From the entries that follow, reproduce exactly and only the lines from the line with "part finishes it." to the line with "outline = rounded(left", endpoints included.

» **Data to process**
start

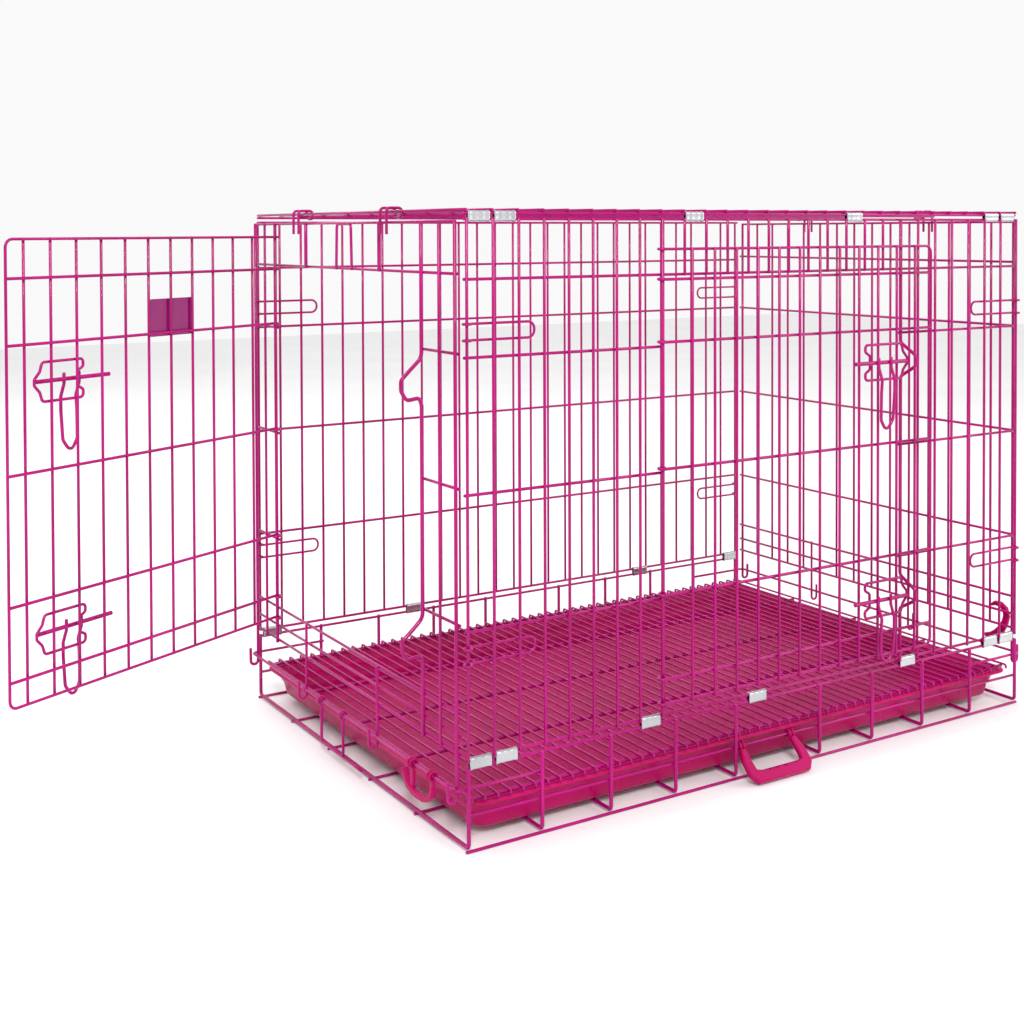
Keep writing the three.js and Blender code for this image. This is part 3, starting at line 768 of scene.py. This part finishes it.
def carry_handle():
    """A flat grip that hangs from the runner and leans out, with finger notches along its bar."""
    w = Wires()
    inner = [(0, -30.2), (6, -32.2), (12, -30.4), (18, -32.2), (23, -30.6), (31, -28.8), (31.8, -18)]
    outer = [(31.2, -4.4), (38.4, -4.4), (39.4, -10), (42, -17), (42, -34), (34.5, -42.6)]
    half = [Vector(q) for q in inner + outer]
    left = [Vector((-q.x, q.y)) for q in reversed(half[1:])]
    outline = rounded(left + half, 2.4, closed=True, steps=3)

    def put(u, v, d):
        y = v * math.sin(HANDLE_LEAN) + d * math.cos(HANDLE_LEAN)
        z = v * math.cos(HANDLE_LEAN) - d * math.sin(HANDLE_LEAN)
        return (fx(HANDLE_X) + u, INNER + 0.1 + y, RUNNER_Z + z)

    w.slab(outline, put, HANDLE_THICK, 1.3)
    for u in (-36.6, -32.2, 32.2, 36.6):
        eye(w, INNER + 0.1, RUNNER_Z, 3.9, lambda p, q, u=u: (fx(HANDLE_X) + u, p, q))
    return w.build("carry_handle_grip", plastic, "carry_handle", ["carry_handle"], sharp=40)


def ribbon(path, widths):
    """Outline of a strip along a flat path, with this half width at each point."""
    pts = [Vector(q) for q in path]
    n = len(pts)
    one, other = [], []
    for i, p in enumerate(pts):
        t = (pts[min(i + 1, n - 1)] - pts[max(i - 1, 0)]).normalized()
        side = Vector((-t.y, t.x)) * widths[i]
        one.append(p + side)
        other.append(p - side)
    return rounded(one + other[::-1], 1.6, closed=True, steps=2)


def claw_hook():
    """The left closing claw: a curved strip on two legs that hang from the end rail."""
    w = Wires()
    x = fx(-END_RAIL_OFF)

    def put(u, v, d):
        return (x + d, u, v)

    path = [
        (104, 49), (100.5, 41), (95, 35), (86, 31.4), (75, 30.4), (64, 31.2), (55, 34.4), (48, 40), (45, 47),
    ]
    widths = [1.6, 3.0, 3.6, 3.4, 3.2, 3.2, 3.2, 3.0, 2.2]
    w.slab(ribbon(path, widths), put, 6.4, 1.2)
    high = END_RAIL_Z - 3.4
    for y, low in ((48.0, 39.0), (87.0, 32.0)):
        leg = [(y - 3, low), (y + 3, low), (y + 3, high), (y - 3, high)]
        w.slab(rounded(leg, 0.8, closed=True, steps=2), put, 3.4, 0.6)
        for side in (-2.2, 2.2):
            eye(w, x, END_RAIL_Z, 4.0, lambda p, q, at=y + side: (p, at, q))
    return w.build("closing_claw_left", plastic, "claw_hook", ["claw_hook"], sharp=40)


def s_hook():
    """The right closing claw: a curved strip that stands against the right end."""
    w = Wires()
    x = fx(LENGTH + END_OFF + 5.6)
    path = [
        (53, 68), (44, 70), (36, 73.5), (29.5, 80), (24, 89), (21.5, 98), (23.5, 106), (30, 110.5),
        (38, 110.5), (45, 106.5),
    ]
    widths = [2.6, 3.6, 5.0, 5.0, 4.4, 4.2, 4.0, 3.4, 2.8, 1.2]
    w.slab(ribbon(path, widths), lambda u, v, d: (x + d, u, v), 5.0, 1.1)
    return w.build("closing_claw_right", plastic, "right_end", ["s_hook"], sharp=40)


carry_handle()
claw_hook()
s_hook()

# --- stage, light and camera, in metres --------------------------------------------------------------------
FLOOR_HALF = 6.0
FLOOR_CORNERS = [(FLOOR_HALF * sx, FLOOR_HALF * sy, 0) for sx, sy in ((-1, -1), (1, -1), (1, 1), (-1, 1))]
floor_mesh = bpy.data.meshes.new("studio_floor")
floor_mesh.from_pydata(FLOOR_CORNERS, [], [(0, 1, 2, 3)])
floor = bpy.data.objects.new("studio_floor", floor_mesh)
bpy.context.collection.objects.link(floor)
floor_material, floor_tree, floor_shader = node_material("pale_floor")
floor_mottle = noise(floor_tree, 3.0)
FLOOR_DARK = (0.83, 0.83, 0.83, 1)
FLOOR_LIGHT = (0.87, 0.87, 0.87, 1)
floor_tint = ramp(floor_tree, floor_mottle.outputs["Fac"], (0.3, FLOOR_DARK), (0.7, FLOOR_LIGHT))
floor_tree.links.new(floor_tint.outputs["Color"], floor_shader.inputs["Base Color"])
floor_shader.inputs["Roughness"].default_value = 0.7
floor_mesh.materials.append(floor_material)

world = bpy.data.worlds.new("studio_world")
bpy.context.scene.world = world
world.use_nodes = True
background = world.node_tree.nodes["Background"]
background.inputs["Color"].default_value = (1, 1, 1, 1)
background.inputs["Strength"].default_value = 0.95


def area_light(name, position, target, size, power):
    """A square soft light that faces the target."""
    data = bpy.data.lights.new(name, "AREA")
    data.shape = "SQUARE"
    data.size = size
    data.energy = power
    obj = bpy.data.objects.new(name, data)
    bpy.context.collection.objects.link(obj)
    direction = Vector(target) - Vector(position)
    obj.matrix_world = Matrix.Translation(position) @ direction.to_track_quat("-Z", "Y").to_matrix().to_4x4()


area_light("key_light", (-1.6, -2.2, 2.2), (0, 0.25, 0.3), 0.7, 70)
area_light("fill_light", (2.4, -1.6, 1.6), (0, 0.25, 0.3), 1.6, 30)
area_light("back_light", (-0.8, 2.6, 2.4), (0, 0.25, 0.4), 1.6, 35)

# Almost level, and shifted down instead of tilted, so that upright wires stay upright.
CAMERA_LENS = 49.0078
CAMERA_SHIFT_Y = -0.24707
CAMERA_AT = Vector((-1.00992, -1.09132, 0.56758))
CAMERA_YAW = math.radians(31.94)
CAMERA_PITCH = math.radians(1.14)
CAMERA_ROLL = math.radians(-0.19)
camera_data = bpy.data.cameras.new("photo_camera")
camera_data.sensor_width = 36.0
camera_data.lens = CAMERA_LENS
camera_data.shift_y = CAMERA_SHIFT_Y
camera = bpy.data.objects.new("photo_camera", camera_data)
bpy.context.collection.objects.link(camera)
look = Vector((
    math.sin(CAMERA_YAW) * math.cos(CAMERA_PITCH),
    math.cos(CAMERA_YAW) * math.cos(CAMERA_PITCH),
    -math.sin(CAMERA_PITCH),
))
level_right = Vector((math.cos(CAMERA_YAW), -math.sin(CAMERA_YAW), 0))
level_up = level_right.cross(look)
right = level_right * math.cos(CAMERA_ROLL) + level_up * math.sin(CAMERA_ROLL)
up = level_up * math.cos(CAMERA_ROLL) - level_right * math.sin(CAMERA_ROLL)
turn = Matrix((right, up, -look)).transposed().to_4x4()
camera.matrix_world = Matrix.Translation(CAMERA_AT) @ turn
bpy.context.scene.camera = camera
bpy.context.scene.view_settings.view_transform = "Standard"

end
start

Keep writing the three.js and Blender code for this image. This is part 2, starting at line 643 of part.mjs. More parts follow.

end

» **Task result**
Keep writing the three.js and Blender code for this image. This is part 3, starting at line 768 of scene.py. This part finishes it.
def carry_handle():
    """A flat grip that hangs from the runner and leans out, with finger notches along its bar."""
    w = Wires()
    inner = [(0, -30.2), (6, -32.2), (12, -30.4), (18, -32.2), (23, -30.6), (31, -28.8), (31.8, -18)]
    outer = [(31.2, -4.4), (38.4, -4.4), (39.4, -10), (42, -17), (42, -34), (34.5, -42.6)]
    half = [Vector(q) for q in inner + outer]
    left = [Vector((-q.x, q.y)) for q in reversed(half[1:])]
    outline = rounded(left + half, 2.4, closed=True, steps=3)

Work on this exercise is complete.